Si ricorda che la Cassazione ha recentemente confermato la sentenza della Corte di Appello con cui è stato disposto il risarcimento del vicino, disturbato nelle ore di riposo a causa di “cupi ululati e continui e fastidiosi guaiti specie nelle ore notturne emessi dai cani dei vicini collocati sul terrazzo dell’abitazione e sul terreno comune del fabbricato” (Cass. civ., sez. III, 27/07/2022, n. 23408). Il giudice può liquidare il danno causato dalle immissioni rumorose in via equitativa, sulla base della prova fornita dal danneggiato anche con presunzioni, sulla base di nozioni di comune esperienza, senza che sia necessaria la dimostrazione di un mutamento delle abitudini di vita, liquidando a favore del danneggiato anche il danno non patrimoniale, consistente nella lesione del diritto al normale svolgimento della vita famigliare all’interno della sua abitazione, tutelato anche dall’articolo 8 della Convenzione europea dei diritti umani (Cass. civ., Sez. Unite, 01/02/2017, n. 2611).
Del resto attirare cani randagi con ciotole di cibo può costituire molestia se i cani non solo vagano nelle parti comuni ma s’introducono negli appartamenti e relative pertinenze degli altri condomini limitandone il possesso: in altre parole, sempreché non sia proibito dal regolamento, dare da mangiare ai cani o gatti randagi non è vietato, ma è necessario adottare tutte le precauzioni idonee ad impedire che la presenza degli amici animali possa recare molestia al resto del condominio (App. Roma, Sezione IV civile, 29 aprile 2013).

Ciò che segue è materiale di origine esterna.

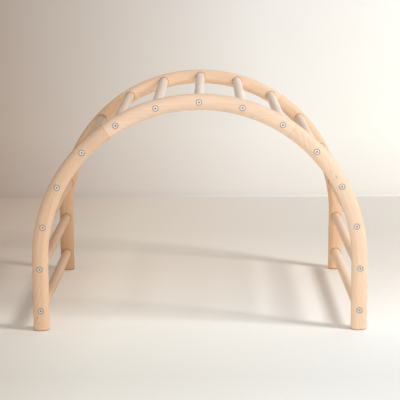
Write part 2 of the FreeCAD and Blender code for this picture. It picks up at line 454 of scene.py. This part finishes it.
position = group_in.outputs["Position"]
waver = stretched_noise(wood_grain, position, (1.6, 6.0), 2.0)
wobble = stretched_noise(wood_grain, position, (7.0, 60.0), 2.0)
parts = add_node(wood_grain, "ShaderNodeSeparateXYZ", in0=position).outputs
heart_distance = sum_up(wood_grain, "SQRT", sum_up(
    wood_grain, "ADD", sum_up(wood_grain, "MULTIPLY", parts["Y"], parts["Y"]),
    sum_up(wood_grain, "MULTIPLY", parts["Z"], parts["Z"])))
heart_distance = sum_up(wood_grain, "MULTIPLY_ADD", waver, 0.020, heart_distance)
heart_distance = sum_up(wood_grain, "MULTIPLY_ADD", wobble, 0.003, heart_distance)
year = sum_up(wood_grain, "FRACT", sum_up(wood_grain, "DIVIDE", heart_distance, group_in.outputs["Ring Spacing"]))
late_wood = ramp(wood_grain, year, [(0.0, 0.30), (0.40, 0.0), (0.85, 1.0), (1.0, 0.30)])
streaks = stretched_noise(wood_grain, position, (3.0, 150.0), 3.0, 0.6)
fibres = stretched_noise(wood_grain, position, (60.0, 1500.0), 2.0, 0.6)
tone = stretched_noise(wood_grain, position, (2.0, 14.0), 1.0)
flecks = ramp(wood_grain, stretched_noise(wood_grain, position, (190.0, 1500.0), 1.0), [(0.63, 0.0), (0.72, 1.0)])
depth = sum_up(wood_grain, "MULTIPLY", late_wood, group_in.outputs["Ring Strength"])
depth = sum_up(wood_grain, "MULTIPLY_ADD", ramp(wood_grain, streaks, [(0.32, 0.0), (0.70, 1.0)]), 0.34, depth)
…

Così, ad esempio, farli circolare nelle parti comuni liberamente può costituire una limitazione non consentita del pari diritto che gli altri condomini hanno sui medesimi spazi, se risulti che la mancata adozione delle suddette cautele impedisce loro di usare e godere liberamente di tali spazi comuni.
In ogni caso il condomino è chiamato a rispondere sia in sede civile che in sede penale dei danni cagionati (ad esempio, in caso di danni a cose altrui o di lesioni a persone) a seguito delle violazioni commesse.